Define evaluation signals and enforce quality gates

Completed

In this unit, you'll learn:

  • How to define success criteria for agent tasks

  • How to use pull request checks and workflows for evaluation

  • How to enforce quality using required checks and rules

  • How to incorporate security scanning into evaluation

Defining success criteria

Evaluation begins with clear success criteria.

In GitHub workflows, success criteria should be defined in the issue or pull request. These criteria describe what must be true for the task to be considered complete.

For example:

  • A feature behaves as expected

  • Tests pass successfully

  • No new security issues are introduced

In practice:

  • Write acceptance criteria directly in the issue

  • Reference those criteria in the pull request

  • Use them as the basis for validation

Clear criteria allow both the agent and the reviewer to verify completion.

Using pull request checks for evaluation

Pull requests are the primary place where evaluation occurs.

GitHub displays evaluation signals through:

  • Status checks

  • Workflow runs

  • Check results in the “Checks” tab

In practice:

  • Configure workflows to run on pull request or push events

  • Ensure tests and validations run automatically

  • Review results in the pull request before merging

These checks provide feedback on whether changes meet the required standards.

Using workflows to validate changes

Workflows powered by GitHub Actions are used to automate evaluation.

Common workflow steps include:

  1. Running tests

  2. Linting code

  3. Building the application

Example trigger:

on:
  pull_request:
   branches: [main]

In practice:

  • Add workflows in .github/workflows/

  • Ensure they run on pull requests or pushes

  • Use workflow results as the source of validation

Each workflow run produces logs and results that are visible in the pull request.

Enforcing quality with required checks

GitHub allows you to enforce evaluation through required status checks.
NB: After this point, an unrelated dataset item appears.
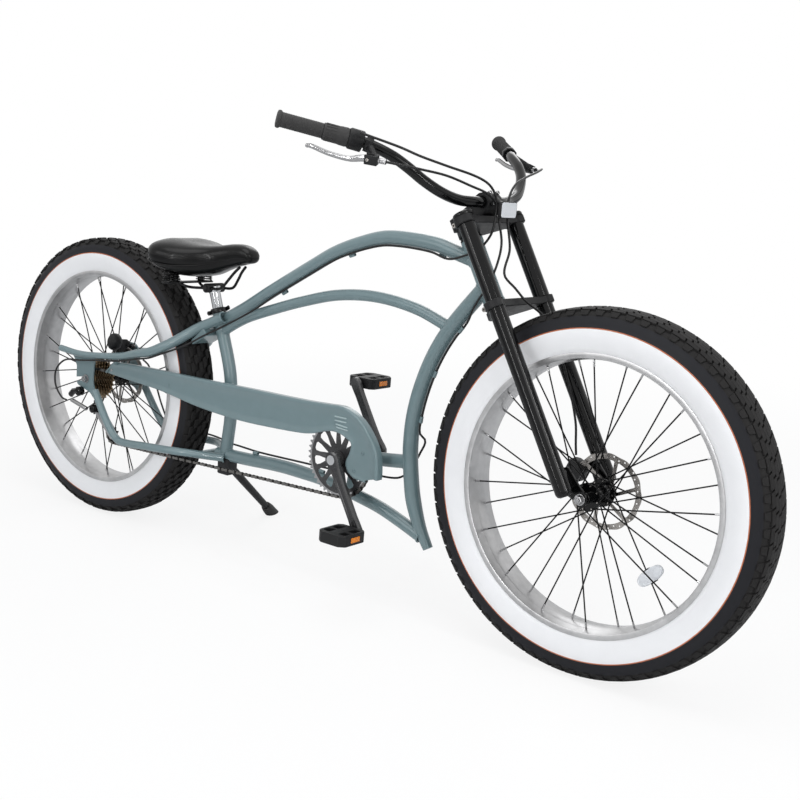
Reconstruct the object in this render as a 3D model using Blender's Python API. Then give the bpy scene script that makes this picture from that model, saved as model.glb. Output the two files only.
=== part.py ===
"""Stretch cruiser bicycle with wide white-wall tyres, a double-crown fork and a seven-speed drive.

The bicycle is modelled upright (+X forward, +Y left, +Z up, metres, midway between the wheels on the
ground) and then leaned on to its kickstand by one parent empty.
"""

import math

import bmesh
import bpy
from mathutils import Matrix, Vector
from mathutils.geometry import tessellate_polygon

# Clearances
GAP = 0.0003
END_GAP = 0.0005

# Wheels
WHEELBASE = 1.4916
WHEEL_RADIUS = 0.375
TYRE_HALF_WIDTH = 0.047
TYRE_WALL = 0.0045
TREAD_DEPTH = 0.004
WHEEL_SEGMENTS = 32
RIM_LIP_RADIUS = 0.2865
RIM_HALF_WIDTH = 0.0405
RIM_FLANGE = 0.0085
RIM_WELL = 0.0135
RIM_WALL = 0.003
SPOKES = 32
SPOKE_RADIUS = 0.00115
SPOKE_ROW_AT_RIM = 0.018
SPOKE_CROSSING = 3
FLANGE_RADIUS = 0.029
SPOKE_CIRCLE_RADIUS = 0.0245
FLANGE_THICKNESS = 0.0032
HUB_BARREL_RADIUS = 0.0155
HUB_NOSE_RADIUS = 0.0125
ROTOR_SEAT_RADIUS = 0.0165
ROTOR_RADIUS = 0.080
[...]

Required checks ensure that certain conditions must be met before a pull request can be merged.

In practice:

  • Configure branch protection rules

  • Enable "Require status checks to pass before merging"
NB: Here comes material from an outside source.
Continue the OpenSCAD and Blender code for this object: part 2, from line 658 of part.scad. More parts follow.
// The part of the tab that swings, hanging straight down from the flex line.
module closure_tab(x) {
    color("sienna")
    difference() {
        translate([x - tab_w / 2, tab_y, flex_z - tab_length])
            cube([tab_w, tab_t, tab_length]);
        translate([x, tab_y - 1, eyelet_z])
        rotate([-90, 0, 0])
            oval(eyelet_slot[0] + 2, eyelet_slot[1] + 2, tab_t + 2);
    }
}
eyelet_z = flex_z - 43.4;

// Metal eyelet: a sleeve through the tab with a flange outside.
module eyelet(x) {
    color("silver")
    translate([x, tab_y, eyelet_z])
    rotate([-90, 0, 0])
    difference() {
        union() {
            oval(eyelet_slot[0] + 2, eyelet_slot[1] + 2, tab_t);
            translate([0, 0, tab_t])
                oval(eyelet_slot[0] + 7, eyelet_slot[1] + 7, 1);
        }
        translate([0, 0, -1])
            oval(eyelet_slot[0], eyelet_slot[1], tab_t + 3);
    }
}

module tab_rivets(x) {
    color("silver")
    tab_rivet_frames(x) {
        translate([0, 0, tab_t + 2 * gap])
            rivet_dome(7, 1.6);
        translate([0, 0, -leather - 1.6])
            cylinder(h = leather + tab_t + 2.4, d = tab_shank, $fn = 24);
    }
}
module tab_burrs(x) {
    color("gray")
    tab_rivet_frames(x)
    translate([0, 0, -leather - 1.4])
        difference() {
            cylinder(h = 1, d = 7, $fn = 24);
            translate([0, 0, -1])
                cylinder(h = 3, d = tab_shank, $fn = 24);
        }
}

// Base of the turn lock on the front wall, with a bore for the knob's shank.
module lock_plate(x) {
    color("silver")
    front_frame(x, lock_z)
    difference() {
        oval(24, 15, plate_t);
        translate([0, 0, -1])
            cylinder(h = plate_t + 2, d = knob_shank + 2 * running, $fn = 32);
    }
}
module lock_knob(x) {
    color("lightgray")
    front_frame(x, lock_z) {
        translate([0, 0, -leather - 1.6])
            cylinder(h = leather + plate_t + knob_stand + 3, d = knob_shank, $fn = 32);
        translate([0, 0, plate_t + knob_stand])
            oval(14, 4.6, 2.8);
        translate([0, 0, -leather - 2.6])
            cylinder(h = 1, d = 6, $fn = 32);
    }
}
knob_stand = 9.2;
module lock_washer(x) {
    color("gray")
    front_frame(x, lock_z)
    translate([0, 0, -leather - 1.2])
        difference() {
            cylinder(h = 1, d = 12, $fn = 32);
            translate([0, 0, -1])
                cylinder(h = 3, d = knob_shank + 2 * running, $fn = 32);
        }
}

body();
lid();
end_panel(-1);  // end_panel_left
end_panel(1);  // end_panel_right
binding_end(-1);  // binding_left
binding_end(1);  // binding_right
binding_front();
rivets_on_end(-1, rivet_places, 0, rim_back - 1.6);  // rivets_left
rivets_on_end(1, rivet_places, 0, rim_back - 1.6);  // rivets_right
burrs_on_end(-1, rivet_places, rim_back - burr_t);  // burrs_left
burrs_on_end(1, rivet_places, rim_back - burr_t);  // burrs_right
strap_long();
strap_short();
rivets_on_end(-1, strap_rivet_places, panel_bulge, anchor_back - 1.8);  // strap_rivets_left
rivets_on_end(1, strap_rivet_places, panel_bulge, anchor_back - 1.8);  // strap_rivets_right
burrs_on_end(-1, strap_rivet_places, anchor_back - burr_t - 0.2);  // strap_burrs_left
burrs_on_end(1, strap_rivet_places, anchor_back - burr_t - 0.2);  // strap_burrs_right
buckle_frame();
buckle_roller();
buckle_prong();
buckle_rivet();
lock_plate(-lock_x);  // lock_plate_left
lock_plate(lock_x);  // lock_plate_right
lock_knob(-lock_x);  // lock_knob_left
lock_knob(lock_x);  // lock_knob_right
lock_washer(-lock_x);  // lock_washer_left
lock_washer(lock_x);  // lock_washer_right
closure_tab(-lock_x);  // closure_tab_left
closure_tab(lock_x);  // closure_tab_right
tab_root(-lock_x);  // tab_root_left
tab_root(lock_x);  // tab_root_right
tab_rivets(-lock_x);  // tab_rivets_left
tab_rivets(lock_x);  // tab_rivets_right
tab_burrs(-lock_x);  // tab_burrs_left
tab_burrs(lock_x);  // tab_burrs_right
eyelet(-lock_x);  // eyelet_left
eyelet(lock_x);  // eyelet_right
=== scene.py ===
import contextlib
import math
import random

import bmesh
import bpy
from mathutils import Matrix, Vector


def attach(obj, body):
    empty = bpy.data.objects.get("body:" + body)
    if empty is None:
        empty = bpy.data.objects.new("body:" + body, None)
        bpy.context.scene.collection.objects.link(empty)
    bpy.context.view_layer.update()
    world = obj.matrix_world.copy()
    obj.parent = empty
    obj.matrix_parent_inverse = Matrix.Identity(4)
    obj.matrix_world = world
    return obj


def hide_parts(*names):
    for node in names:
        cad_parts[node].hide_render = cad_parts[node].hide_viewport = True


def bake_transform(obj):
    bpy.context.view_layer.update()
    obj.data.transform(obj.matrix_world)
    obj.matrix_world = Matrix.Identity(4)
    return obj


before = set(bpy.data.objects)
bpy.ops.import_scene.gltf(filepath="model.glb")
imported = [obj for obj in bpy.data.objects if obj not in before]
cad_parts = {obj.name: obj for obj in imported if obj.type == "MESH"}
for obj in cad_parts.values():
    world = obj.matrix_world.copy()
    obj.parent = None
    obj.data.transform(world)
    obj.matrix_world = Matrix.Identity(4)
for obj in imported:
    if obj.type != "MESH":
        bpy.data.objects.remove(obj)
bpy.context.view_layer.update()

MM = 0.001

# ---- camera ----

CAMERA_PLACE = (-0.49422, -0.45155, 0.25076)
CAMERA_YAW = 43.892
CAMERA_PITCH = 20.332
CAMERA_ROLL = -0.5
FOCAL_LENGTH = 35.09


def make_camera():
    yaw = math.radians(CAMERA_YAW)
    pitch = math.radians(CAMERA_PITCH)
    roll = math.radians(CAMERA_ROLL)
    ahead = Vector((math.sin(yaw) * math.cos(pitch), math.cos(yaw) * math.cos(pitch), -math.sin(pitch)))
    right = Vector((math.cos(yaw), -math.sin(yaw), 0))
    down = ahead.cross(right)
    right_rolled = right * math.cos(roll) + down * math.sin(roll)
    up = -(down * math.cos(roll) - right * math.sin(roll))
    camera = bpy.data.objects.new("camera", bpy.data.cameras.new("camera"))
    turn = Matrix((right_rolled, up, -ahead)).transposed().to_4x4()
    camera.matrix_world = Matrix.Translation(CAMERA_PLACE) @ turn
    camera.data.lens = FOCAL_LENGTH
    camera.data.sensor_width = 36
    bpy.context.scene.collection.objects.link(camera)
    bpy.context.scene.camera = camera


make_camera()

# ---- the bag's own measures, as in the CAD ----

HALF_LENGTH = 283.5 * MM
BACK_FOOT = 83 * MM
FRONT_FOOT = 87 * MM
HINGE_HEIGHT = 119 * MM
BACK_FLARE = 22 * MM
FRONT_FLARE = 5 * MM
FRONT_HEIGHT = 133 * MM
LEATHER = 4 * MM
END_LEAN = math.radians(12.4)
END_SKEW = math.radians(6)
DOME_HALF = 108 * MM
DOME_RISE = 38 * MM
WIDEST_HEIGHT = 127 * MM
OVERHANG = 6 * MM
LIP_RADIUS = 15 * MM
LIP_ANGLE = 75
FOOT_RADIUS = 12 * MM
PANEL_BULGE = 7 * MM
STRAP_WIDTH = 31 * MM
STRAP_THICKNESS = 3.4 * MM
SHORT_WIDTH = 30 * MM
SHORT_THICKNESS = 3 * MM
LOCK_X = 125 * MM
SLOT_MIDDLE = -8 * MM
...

  • Select specific checks to enforce

This ensures that all required checks must pass before merging.

GitHub also supports requiring branches to be up to date before merging, depending on configuration.

Using workflow outputs for visibility

Workflows produce logs and artifacts that support evaluation.

In practice:

  • Review logs directly in the Actions tab

  • Use artifacts to store outputs such as test results or reports

  • Link workflow runs in pull requests for visibility

Artifacts and logs are retained for a limited time and can be reviewed during that period.

By default, GitHub stores workflow logs and artifacts for 90 days, after which they are automatically deleted.

Incorporating security into evaluation

Evaluation should include security checks to prevent unsafe changes.

In GitHub, this can include:

  • Code scanning (for vulnerabilities)

  • Dependency review checks

  • Secret scanning and push protection

In practice:

  • Enable available security features for the repository

  • Treat security alerts or failed checks as blockers

  • Review security results in the pull request

These checks help ensure that changes are safe before merging.

Using rules and protections

GitHub provides controls to enforce evaluation policies.

These include:

  • Branch protection rules

  • Required pull request reviews

  • Required status checks

In practice:

  • Require at least one approving review before merging

  • Combine reviews with required checks

  • Prevent direct pushes to protected branches

Branch protection rules enforce these requirements before changes can be merged.

End-to-end evaluation flow

A typical evaluation flow in GitHub looks like:

  1. An issue defines the task and success criteria

  2. An agent creates a branch and opens a pull request

  3. Workflows run automatically

  4. Status checks appear in the pull request

  5. Required checks must pass

  6. A reviewer approves the changes

  7. The pull request is merged

This ensures that all changes are validated before being accepted.

Key takeaway

Evaluation defines whether agent work is complete and correct. By using GitHub workflows, pull request checks, required status checks, and security scanning, you can enforce consistent quality and ensure that all changes meet defined expectations before merging.